The McNamara Alumni Center is located at the University of Minnesota's Twin Cities campus in Minneapolis, Minnesota. Designed by Antoine Predock, it is one of the more architecturally striking buildings in the Twin Cities. The building, opened in 2000, contains two main components: University office space and 10 meeting rooms for University and public use. The University owns the land, but the University of Minnesota Gateway Corporation, consisting of the U of M Foundation and U of M Alumni Association, owns the structure.

== Overview ==

Located at the intersection of University Avenue and Oak Street SE (200 SE Oak St, Minneapolis, MN 55414), the landmark building occupies land formerly home to Memorial Stadium and its interior features an arch that was once an entrance to the stadium. The building opened in February 2000 and is named for Richard "Pinky" McNamara, a 1956 alumnus of the university and former Gopher football player.

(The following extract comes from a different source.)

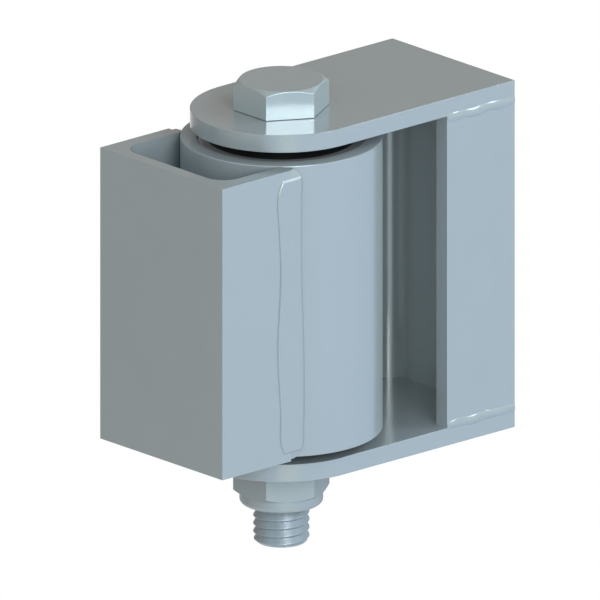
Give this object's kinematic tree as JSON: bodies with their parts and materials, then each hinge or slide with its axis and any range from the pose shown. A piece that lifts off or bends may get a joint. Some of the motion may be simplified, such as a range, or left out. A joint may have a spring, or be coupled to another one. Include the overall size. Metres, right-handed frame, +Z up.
{
  "type": "weld-on ball bearing hinge",
  "caption": "Weld-on hinge for a gate: a channelled barrel turns on sealed ball bearings between the plates of a bolted clevis.",
  "frame": {"origin": "middle of the flat outer face of the post channel's web, where the hinge is welded to its post", "axes": "+X out of that weld face and away from the barrel, +Y towards the rear side of the hinge, +Z up along the pivot towards the bolt's head"},
  "size_m": [0.0864, 0.0444, 0.1066],
  "materials": {
    "channel_steel": "satin zinc over mild steel",
    "plate_steel": "satin zinc over mild steel",
    "barrel_steel": "turned, satin zinc",
    "weld_steel": "smooth fused bead, zinc over",
    "bolt_steel": "bright zinc",
    "nut_steel": "bright zinc",
    "spacer_steel": "turned, plain",
    "bearing_steel": "ground and polished",
    "cage_steel": "pressed strip",
    "ball_steel": "polished",
    "seal_rubber": "matt black",
    "insert_plastic": "natural nylon"
  },
  "bodies": {
    "clevis": {"post_channel": "channel_steel", "top_plate": "plate_steel", "bottom_plate": "plate_steel", "weld_top_front": "weld_steel", "weld_top_rear": "weld_steel", "weld_bottom_front": "weld_steel", "weld_bottom_rear": "weld_steel", "hinge_bolt": "bolt_steel", "lock_nut": "nut_steel", "nut_insert": "insert_plastic", "upper_spacer_ring": "spacer_steel", "lower_spacer_ring": "spacer_steel", "spacer_sleeve": "spacer_steel", "upper_inner_ring": "bearing_steel", "lower_inner_ring": "bearing_steel"},
    "barrel": {"barrel_tube": "barrel_steel", "gate_channel": "channel_steel", "weld_gate_front": "weld_steel", "weld_gate_rear": "weld_steel", "upper_outer_ring": "bearing_steel", "lower_outer_ring": "bearing_steel", "upper_bearing_top_seal": "seal_rubber", "upper_bearing_bottom_seal": "seal_rubber", "lower_bearing_top_seal": "seal_rubber", "lower_bearing_bottom_seal": "seal_rubber"},
    "upper_ball_set": {"upper_balls": "ball_steel", "upper_cage": "cage_steel"},
    "lower_ball_set": {"lower_balls": "ball_steel", "lower_cage": "cage_steel"}
  },
  "joints": [
    {"name": "hinge_turn", "type": "hinge", "parent": "clevis", "child": "barrel", "pos_m": [-0.0509, 0, 0], "axis": [0, 0, 1], "range_deg": [-110, 110]},
    {"name": "upper_balls_roll", "type": "hinge", "parent": "clevis", "child": "upper_ball_set", "pos_m": [-0.0509, 0, 0.0272], "axis": [0, 0, 1], "range_deg": [-75, 75]},
    {"name": "lower_balls_roll", "type": "hinge", "parent": "clevis", "child": "lower_ball_set", "pos_m": [-0.0509, 0, -0.0272], "axis": [0, 0, 1], "range_deg": [-75, 75]}
  ],
  "couplings": [
    {"joint": "upper_balls_roll", "follows": "hinge_turn", "ratio": 0.662},
    {"joint": "lower_balls_roll", "follows": "hinge_turn", "ratio": 0.662}
  ]
}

Architect Antoine Predock was chosen in 1996 to design the structure. KKE Architects of Minneapolis served as the project's executive architect and general manager. About 75000 sqft of copper clads the rectangular portion where university offices are located, including those of the University of Minnesota Alumni Association. Granite supported by 500 steel beams forms an asymmetrical geode-styled area of the building featuring an interior public Memorial Hall, 85 ft tall. Some 2,200 rose-colored granite blocks weighing up to 1,000 lb each form the geode's exterior. The structure required 40000 sqft of granite.